Presumably there are 25.6 Tb/sec and 51.2 Tb/sec devices as stepping stones up to that higher aggregate bandwidth, and we presume that the more capacious devices have a chiplet design breaking the SerDes from the packet engines, and perhaps modularizing the packet engines, too, and lashing them all together with chip-to-chip interconnects.

That brings us to the Xsight Labs DPU endpoint, the E1. With many DPUs, says Malach, a NIC with a certain amount of brains is augmented with some CPU cores to do auxiliary work out of the data path. With the E1 DPU, Xsight Labs is putting 64 Arm Neoverse N2 cores right in the data path.

The E1 chip is etched in 5 nanometer processes from TSMC, like the X2 switch chip. Here’s the block diagram for the E1:

With all 64 cores activated, the E1 DPU will run about 90 watts and with 32 MB of L2 cache and four DDR5 memory channels. A version with half the cores and memory will run about 65 watts.

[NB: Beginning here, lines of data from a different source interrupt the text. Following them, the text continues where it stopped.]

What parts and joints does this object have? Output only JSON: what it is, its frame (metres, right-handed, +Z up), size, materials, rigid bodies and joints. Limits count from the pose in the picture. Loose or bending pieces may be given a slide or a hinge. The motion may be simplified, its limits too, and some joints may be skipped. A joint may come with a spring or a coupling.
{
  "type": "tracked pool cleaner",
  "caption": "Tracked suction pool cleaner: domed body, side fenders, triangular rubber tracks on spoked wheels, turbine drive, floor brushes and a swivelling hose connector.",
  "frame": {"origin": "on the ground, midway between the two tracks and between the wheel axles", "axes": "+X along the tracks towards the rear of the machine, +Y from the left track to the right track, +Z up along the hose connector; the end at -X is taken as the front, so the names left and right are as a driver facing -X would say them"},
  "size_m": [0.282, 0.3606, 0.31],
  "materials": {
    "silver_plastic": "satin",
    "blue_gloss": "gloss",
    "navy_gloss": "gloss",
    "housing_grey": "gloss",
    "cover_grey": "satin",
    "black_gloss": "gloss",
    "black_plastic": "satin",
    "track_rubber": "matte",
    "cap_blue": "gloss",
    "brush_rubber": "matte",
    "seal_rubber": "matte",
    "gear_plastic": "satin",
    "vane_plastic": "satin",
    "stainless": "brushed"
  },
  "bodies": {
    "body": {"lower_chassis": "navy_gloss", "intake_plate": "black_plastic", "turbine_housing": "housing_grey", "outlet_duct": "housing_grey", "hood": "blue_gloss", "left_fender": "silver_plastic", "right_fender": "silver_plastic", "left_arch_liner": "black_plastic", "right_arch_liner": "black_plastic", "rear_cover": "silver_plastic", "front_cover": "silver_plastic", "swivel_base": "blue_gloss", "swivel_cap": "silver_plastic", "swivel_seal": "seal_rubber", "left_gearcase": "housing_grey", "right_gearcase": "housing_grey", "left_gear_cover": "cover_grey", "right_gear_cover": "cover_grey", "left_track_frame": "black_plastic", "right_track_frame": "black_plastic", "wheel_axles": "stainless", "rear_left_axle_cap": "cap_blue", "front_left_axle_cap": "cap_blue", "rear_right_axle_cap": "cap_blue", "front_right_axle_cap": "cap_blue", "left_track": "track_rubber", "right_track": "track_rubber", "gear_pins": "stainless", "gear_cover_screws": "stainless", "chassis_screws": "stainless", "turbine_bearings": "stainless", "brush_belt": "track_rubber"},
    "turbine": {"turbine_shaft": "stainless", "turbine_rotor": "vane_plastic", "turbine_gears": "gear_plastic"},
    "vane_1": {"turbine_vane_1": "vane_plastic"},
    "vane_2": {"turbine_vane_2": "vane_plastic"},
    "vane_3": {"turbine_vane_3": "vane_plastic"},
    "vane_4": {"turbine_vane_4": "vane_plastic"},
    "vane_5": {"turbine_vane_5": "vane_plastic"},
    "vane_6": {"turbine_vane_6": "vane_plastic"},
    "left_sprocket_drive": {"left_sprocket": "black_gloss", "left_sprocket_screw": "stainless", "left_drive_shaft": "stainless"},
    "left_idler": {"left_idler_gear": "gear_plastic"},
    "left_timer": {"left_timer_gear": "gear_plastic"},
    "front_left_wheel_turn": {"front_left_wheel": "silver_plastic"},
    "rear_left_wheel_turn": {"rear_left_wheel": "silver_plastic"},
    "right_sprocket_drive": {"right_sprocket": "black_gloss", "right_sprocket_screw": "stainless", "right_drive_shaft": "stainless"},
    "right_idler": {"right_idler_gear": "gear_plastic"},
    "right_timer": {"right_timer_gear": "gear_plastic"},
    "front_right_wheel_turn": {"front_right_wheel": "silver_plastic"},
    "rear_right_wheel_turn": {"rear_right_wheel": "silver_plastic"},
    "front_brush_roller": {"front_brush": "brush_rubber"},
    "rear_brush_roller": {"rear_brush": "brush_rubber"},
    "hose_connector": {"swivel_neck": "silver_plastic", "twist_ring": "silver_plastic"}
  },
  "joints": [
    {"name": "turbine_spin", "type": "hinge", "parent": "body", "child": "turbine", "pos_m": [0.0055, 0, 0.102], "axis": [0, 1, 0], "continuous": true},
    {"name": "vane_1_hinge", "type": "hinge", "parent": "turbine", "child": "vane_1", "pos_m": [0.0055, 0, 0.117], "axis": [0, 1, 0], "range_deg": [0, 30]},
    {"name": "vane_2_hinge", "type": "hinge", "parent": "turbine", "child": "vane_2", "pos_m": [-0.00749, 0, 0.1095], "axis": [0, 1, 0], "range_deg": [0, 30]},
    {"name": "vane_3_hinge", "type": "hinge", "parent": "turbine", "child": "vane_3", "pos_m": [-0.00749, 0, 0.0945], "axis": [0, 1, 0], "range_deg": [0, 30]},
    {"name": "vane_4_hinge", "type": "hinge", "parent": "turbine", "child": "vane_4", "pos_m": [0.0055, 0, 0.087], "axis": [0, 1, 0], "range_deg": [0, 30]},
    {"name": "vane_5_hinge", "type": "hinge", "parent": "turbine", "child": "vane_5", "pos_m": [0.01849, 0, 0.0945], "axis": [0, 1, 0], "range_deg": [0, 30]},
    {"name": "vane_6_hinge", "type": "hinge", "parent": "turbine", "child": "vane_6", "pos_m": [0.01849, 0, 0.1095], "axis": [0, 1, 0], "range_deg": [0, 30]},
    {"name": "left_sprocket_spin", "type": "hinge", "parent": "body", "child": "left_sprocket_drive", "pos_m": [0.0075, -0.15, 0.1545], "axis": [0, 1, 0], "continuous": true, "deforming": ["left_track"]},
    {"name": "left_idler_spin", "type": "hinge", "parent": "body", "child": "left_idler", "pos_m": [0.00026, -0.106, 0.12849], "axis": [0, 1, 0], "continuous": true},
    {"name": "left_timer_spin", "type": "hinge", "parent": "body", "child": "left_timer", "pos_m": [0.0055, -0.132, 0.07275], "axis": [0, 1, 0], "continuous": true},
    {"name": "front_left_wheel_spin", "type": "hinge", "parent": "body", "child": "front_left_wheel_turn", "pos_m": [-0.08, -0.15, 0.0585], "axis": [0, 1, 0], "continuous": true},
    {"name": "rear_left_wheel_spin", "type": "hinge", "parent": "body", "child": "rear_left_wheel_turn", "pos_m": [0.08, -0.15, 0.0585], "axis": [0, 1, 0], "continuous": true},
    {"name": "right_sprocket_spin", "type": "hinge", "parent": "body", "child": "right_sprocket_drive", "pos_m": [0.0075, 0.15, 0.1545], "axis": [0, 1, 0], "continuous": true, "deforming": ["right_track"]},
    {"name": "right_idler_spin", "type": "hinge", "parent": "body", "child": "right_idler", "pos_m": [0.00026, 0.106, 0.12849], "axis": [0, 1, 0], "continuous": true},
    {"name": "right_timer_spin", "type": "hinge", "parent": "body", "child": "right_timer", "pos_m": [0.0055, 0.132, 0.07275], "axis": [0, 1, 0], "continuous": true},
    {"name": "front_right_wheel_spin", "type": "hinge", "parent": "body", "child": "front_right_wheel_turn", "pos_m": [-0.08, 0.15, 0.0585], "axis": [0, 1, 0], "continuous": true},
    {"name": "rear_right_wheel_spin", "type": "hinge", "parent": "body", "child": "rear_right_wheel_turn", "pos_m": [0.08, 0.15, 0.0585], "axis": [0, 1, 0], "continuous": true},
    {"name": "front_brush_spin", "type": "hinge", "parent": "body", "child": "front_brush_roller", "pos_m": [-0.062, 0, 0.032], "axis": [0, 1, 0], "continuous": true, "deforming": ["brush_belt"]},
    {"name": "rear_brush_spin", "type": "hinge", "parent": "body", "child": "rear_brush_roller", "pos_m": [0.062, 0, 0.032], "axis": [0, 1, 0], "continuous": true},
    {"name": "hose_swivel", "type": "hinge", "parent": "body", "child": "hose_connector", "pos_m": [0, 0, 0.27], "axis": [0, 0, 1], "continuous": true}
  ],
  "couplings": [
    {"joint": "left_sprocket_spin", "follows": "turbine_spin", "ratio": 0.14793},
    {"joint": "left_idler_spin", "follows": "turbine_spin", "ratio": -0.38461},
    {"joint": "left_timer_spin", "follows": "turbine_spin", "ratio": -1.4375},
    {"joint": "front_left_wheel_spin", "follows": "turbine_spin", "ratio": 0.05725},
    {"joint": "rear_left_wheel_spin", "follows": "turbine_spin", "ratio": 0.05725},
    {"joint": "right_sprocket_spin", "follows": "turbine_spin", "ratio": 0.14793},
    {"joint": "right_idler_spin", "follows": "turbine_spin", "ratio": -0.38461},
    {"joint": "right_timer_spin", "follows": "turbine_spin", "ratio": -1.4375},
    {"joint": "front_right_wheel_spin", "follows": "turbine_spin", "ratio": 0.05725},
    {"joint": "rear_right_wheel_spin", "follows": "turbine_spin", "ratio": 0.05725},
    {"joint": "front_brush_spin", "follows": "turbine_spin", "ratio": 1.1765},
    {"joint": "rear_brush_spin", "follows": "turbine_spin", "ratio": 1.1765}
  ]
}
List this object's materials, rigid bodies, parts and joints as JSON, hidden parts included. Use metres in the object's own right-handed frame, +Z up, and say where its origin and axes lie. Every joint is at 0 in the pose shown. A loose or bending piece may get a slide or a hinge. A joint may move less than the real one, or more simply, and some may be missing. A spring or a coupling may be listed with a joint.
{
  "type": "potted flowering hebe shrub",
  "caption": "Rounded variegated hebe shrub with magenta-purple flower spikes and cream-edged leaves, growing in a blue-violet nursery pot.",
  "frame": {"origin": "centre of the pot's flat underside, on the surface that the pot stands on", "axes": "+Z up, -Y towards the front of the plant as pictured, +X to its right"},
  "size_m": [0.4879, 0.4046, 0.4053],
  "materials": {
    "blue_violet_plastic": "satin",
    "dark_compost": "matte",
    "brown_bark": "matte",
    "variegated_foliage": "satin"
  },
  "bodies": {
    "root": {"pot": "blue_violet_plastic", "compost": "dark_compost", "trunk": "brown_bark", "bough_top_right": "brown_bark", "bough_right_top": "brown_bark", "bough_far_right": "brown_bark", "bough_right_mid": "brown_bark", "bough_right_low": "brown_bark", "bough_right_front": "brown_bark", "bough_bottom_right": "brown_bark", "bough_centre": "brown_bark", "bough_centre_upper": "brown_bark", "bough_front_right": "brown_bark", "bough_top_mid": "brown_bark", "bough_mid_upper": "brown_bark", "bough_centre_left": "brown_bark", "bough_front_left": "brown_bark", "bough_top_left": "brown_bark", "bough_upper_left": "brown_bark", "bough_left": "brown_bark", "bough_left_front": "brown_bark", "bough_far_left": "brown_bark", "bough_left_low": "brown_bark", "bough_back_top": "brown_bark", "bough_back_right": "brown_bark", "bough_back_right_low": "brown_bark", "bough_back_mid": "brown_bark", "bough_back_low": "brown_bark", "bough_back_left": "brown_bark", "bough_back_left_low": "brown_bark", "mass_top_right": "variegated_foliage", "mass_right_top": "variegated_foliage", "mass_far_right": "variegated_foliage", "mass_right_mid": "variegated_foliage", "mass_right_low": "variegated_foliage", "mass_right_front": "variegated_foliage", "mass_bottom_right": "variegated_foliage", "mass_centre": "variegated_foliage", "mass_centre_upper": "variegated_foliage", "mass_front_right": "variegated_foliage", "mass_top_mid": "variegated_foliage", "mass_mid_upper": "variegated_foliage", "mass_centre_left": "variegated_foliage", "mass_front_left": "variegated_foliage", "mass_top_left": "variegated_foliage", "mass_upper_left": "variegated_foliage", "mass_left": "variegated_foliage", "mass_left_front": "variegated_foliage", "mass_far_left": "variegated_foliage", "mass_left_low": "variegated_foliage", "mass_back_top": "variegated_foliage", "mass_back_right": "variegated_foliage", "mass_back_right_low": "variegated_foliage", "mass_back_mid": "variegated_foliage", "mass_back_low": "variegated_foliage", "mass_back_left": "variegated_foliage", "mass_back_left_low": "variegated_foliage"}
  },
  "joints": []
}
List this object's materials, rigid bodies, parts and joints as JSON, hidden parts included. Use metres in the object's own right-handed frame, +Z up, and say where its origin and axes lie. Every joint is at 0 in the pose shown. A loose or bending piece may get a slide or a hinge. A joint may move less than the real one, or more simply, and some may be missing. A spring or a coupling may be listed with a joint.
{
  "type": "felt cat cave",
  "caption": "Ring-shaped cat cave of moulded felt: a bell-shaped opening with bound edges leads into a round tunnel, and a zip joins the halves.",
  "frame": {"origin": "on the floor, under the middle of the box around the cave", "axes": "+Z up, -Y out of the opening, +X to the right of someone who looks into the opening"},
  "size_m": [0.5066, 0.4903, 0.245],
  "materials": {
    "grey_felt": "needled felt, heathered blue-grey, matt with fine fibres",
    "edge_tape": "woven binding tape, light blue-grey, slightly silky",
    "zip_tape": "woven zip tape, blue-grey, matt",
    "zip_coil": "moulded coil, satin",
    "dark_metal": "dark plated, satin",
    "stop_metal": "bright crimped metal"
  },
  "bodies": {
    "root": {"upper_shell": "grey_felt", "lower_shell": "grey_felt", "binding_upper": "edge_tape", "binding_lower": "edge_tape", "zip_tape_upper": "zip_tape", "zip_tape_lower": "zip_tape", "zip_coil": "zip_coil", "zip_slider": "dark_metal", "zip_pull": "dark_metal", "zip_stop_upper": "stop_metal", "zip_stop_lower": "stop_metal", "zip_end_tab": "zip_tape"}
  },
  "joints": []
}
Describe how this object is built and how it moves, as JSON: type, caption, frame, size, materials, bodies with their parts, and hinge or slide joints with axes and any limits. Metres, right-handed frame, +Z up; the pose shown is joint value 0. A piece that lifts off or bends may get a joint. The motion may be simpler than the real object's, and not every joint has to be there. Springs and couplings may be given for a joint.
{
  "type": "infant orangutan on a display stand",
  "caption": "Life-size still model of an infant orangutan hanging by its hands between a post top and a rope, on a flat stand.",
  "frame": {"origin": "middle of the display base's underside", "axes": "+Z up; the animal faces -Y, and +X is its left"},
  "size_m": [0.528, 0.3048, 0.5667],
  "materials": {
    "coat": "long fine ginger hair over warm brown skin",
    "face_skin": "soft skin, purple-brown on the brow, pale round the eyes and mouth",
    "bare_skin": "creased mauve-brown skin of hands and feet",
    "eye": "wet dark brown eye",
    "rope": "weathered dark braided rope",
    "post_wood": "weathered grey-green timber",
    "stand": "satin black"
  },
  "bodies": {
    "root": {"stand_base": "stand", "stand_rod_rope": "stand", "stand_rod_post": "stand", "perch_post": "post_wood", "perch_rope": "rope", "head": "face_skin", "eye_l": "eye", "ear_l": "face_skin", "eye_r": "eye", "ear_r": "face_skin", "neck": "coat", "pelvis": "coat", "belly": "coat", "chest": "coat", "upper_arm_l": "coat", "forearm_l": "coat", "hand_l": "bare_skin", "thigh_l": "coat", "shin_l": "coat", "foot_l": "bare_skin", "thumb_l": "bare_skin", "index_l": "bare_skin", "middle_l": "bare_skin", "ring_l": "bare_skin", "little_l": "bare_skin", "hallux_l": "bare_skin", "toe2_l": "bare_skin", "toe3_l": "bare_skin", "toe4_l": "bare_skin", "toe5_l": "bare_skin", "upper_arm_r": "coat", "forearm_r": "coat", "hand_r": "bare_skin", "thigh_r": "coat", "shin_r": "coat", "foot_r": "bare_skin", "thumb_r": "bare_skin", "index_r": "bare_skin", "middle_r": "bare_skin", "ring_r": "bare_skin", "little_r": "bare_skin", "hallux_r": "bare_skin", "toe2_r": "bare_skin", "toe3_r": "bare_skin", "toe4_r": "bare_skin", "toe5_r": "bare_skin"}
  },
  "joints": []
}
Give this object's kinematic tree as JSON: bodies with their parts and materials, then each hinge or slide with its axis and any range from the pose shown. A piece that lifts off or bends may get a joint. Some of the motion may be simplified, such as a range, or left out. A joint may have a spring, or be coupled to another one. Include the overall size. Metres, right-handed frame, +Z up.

Think of it as your own personal Nitro card. . . .

The E1 can implement two 400 Gb/sec ports, four 200 Gb/sec ports or eight 100 Gb/sec ports, and it can run Debian and Ubuntu Linux and the Microsoft’s SONiC network operating system unmodified. Which makes sense because it is really just a baby Arm server that has some Ethernet ports and network accelerators on it.